Raul_Perez Posted April 29, 2009 Posted April 29, 2009 Simpler is better. After considering this for a while I realized that to some degree I was losing my way, failing to "respect" the integrity of the original design... ...I've decided to use the KISS principle (Keep It Simple, Stupid) and leave the original wheel opening... Bernard, Now you understand why I struggled so much when I customized my blue '49 Ford...when and where do you stop if you're trying to maintain the overall appearance of the original design? Oh well, it looks like you've got it all sorted out for now and you're on your way to finishing another really cool model for your collection!! Later,
Bernard Kron Posted April 29, 2009 Author Posted April 29, 2009 (edited) Bernard, Now you understand why I struggled so much when I customized my blue '49 Ford...when and where do you stop if you're trying to maintain the overall appearance of the original design? ... Ironically, a very well balanced design is often one that can easily be ruined by some of the traditional techniques of the golden age of customizing. In the case of the Shoebox, generally speaking, less is better. For example, the unusually long rear deck profile actually works out well because of the curvature and slope of the rear of the greenhouse. Chop the top and all bets are off. The risk in this example is that the rear deck will look exaggeratedly long unless something is done about extending the greenhouse rearward. Similarly, sectioning the body can result in the greenhouse looking too tall. Starting down this path can be dangerous, one modification leading to another, etc. As you say, where does it end? Edited April 30, 2009 by gbk1
Raul_Perez Posted April 30, 2009 Posted April 30, 2009 ...As you say, where does it end? Well, the last time I modified a shoebox I ended up with a painted body that I haven't bothered finishing... Maybe I'll follow your lead on my next one and leave the body pretty much stock. Hmmm...that sounds a lot like a salt flat racers to me!! Later,
LO51 MERC Posted April 30, 2009 Posted April 30, 2009 Hi Bernard. I have a trick I've used to french headlights using the stock headlight ring, and also have the chrome inside the ring and bucket. (I apologize if someone else said it above and I missed it!) It's really simple, you mold the stock bucket in place, sanding etc.. But, before you shoot any paint, mask the inside of the bucket! Use Silly Putty, clay or masking tape, or whatever will work for you. Then when you're through with all your painting, just remove the mask and you have your frenched headlights with chrome buckets! Gary
Bernard Kron Posted April 30, 2009 Author Posted April 30, 2009 Hi Bernard. I have a trick I've used to french headlights using the stock headlight ring, and also have the chrome inside the ring and bucket. ... you mold the stock bucket in place, sanding etc.. But, before you shoot any paint, mask the inside of the bucket! ... Then when you're through with all your painting, just remove the mask and you have your frenched headlights with chrome buckets! Thanx Gary. I just did exactly that using Tamiya masking tape. I haven't begun the molding work yet but will shortly. I really wish I had some Silly Putty or modeling clay - I would feel much more confident that I've got everything well protected. Something to add to my tool chest... The one thing that would've been better would have been to find a way to have chromed trim rings inside the frenched area. I'll save that one for a future battle. B.

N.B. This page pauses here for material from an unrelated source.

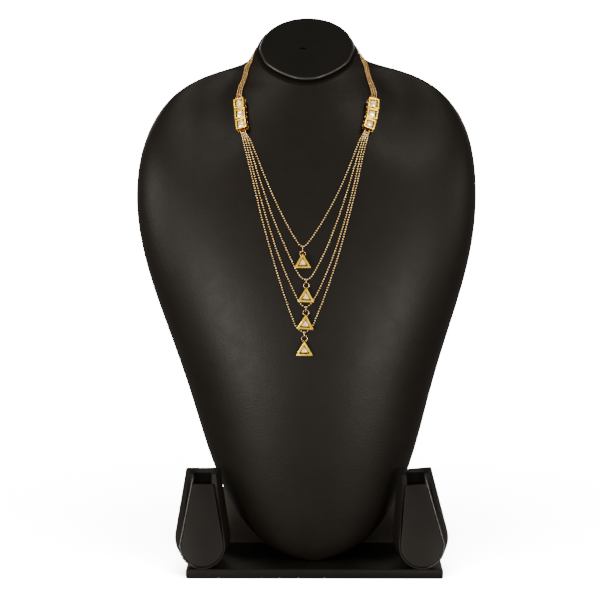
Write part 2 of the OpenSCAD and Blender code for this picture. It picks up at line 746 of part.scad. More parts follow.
base_plank();
back_panel();
neck_bust();
neck_cap();
earring_rest(-1);  // earring_rest_left
earring_rest(1);  // earring_rest_right
rest_plate(-1);  // rest_plate_left
rest_plate(1);  // rest_plate_right
bead_strand(STRAND_1, STRAND_LINK[0]);  // strand_1
strand_wire(STRAND_1, STRAND_LINK[0]);  // strand_1_wire
bead_strand(STRAND_2, STRAND_LINK[1]);  // strand_2
strand_wire(STRAND_2, STRAND_LINK[1]);  // strand_2_wire
plain_strand(STRAND_3, STRAND_LINK[2]);  // strand_3
plain_strand(STRAND_4, STRAND_LINK[3]);  // strand_4
drop(0);  // drop_1
drop(1);  // drop_2
drop(2);  // drop_3
drop(3);  // drop_4
drop_stone(0);  // drop_1_stone
drop_stone(1);  // drop_2_stone
drop_stone(2);  // drop_3_stone
drop_stone(3);  // drop_4_stone
drop_ring(0);  // drop_1_ring
drop_ring(1);  // drop_2_ring
drop_ring(2);  // drop_3_ring
drop_ring(3);  // drop_4_ring
drop_link(0);  // drop_1_link
drop_link(1);  // drop_2_link
drop_link(2);  // drop_3_link
drop_link(3);  // drop_4_link
cell(LEFT, 1);  // cell_left_1
cell(LEFT, 0);  // cell_left_2
cell(LEFT, -1);  // cell_left_3
cell(RIGHT, 1);  // cell_right_1
cell(RIGHT, 0);  // cell_right_2
cell(RIGHT, -1);  // cell_right_3
cell_stone(LEFT, 1);  // cell_left_1_stone
cell_stone(LEFT, 0);  // cell_left_2_stone
cell_stone(LEFT, -1);  // cell_left_3_stone
cell_stone(RIGHT, 1);  // cell_right_1_stone
cell_stone(RIGHT, 0);  // cell_right_2_stone
cell_stone(RIGHT, -1);  // cell_right_3_stone
cell_rods(LEFT, STRAND_4[0], STRAND_1[0]);  // cell_rods_left
cell_rods(RIGHT, STRAND_4[len(STRAND_4) - 1], STRAND_1[len(STRAND_1) - 1]);  // cell_rods_right
neck_chain(NECK_LEFT, -chain_gap);  // neck_chain_left_1
neck_chain(NECK_LEFT, 0);  // neck_chain_left_2
neck_chain(NECK_LEFT, chain_gap);  // neck_chain_left_3
neck_chain(NECK_RIGHT, -chain_gap);  // neck_chain_right_1
neck_chain(NECK_RIGHT, 0);  // neck_chain_right_2
neck_chain(NECK_RIGHT, chain_gap);  // neck_chain_right_3
chain_end(NECK_LEFT);  // chain_end_left
chain_end(NECK_RIGHT);  // chain_end_right
clasp();
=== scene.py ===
"""Layered necklace on its neck bust: the look of each piece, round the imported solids."""
import math
from bisect import bisect_right

import bmesh
import bpy
from mathutils import Matrix, Vector, noise
from mathutils.bvhtree import BVHTree


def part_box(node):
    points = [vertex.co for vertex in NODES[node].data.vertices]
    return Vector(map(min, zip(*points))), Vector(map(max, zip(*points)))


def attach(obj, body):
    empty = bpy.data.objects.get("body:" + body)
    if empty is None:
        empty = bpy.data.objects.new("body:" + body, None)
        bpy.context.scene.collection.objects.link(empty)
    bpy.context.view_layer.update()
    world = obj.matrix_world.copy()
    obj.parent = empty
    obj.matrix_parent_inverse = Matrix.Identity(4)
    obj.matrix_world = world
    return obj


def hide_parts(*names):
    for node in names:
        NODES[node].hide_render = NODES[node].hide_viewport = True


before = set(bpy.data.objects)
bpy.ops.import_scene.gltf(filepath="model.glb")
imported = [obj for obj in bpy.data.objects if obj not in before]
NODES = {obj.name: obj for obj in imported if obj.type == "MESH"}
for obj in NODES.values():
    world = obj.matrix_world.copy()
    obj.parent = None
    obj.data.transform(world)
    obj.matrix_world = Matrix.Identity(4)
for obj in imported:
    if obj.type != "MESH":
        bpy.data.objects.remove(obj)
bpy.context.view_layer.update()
MM = 0.001
# Both sides, and which way along x each of them lies.
OUTWARD = {"left": -1, "right": 1}


# Materials. Scales are per metre, and bump distances are in metres.

def material(name, **sockets):
    """A node material with constants on the shader's own sockets."""
    mat = bpy.data.materials.new(name)
    mat.use_nodes = True
    bsdf = mat.node_tree.nodes["Principled BSDF"]
    for key, value in sockets.items():
        bsdf.inputs[key.replace("_", " ")].default_value = value
    return mat, mat.node_tree, bsdf


def node(tree, kind, **values):
    """A node with values for its sockets, or else for its own settings."""
    made = tree.nodes.new(kind)
    for key, value in values.items():
        socket = key.replace("_", " ")
        if socket in made.inputs:
            made.inputs[socket].default_value = value
        else:
            setattr(made, key, value)
    return made


def object_coords(tree):
    """The piece's own coordinates."""
    return node(tree, "ShaderNodeTexCoord").outputs["Object"]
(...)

LO51 MERC Posted April 30, 2009 Posted April 30, 2009 Thanx Gary. I just did exactly that using Tamiya masking tape. I haven't begun the molding work yet but will shortly. I really wish I had some Silly Putty or modeling clay - I would feel much more confident that I've got everything well protected. Something to add to my tool chest... The one thing that would've been better would have been to find a way to have chromed trim rings inside the frenched area. I'll save that one for a future battle. B. Bernard, you might try your local drug store toy area for Silly Putty and modeling clay. Mine has both. If you feel silly buying it (I did) tell the cashier it's for a little one. Gary
E St. Kruiser50 Posted May 1, 2009 Posted May 1, 2009 Ironically, a very well balanced design is often one that can easily be ruined by some of the traditional techniques of the golden age of customizing. Starting down this path can be dangerous, one modification leading to another, etc. As you say, where does it end? Hey Bernard I like the KISS method of building too, and having a plan, so you know what you want to accomplish. "IF YOU DON'T KNOW WHERE YOU'RE GOING, HOW DO YOU KNOW WHEN YOU'VE ARRIVED ???
Bernard Kron Posted May 5, 2009 Author Posted May 5, 2009 (edited) I’ve made quite a good deal of progress on this Traditional Shoebox mild custom. All went well until it started raining just as I was painting, so I guess there’s gonna be a lotta color sanding tomorrow! The body is in the dehydrator now so the paint gets good and hard! The chassis is done, the engine built and that leaves the interior. Once I get the paint repaired and completed it’ll be time for BMF. Right now, with the paint drip and orange peel it reminds me of a lot of some very funky hopped up ‘49’s I saw in my misspent youth! Below are some pics, including a comparison shot with a Contemporary version I’m building in parallel with this one as a result of Raul’s suggestion regarding the rear suspension. I’ve posted it separately ( http://www.modelcarsmag.com/forums/index.php?showtopic=20025 ). Should be interesting… Thanx for lookin’ B. (Click on picture for larger image) Edited May 5, 2009 by gbk1
jbwelda Posted May 5, 2009 Posted May 5, 2009 so its the blue one youre building, right? i think it looks great how it is, but in general i noticed in the photos above i liked it best either just slightly raked (like it looks now) without any fender skirts, or, it sitting level, with the skirts. and of the skirts i like the small ones better but raul does have a point about how the big ones kind of flow with the design. my problem with them though is that they are too tall and cover the chrome strip. or even if you remove the strip, they would still look kinda heavy. i dig the way you relieved the front of those big skirts though, now if they were just sectioned some to get them to stay below the beltline. its pretty interesting looking at your photos too, and seeing the side by side comparison. and thats rubber glue holding stuff together? and just wash it off? nice project.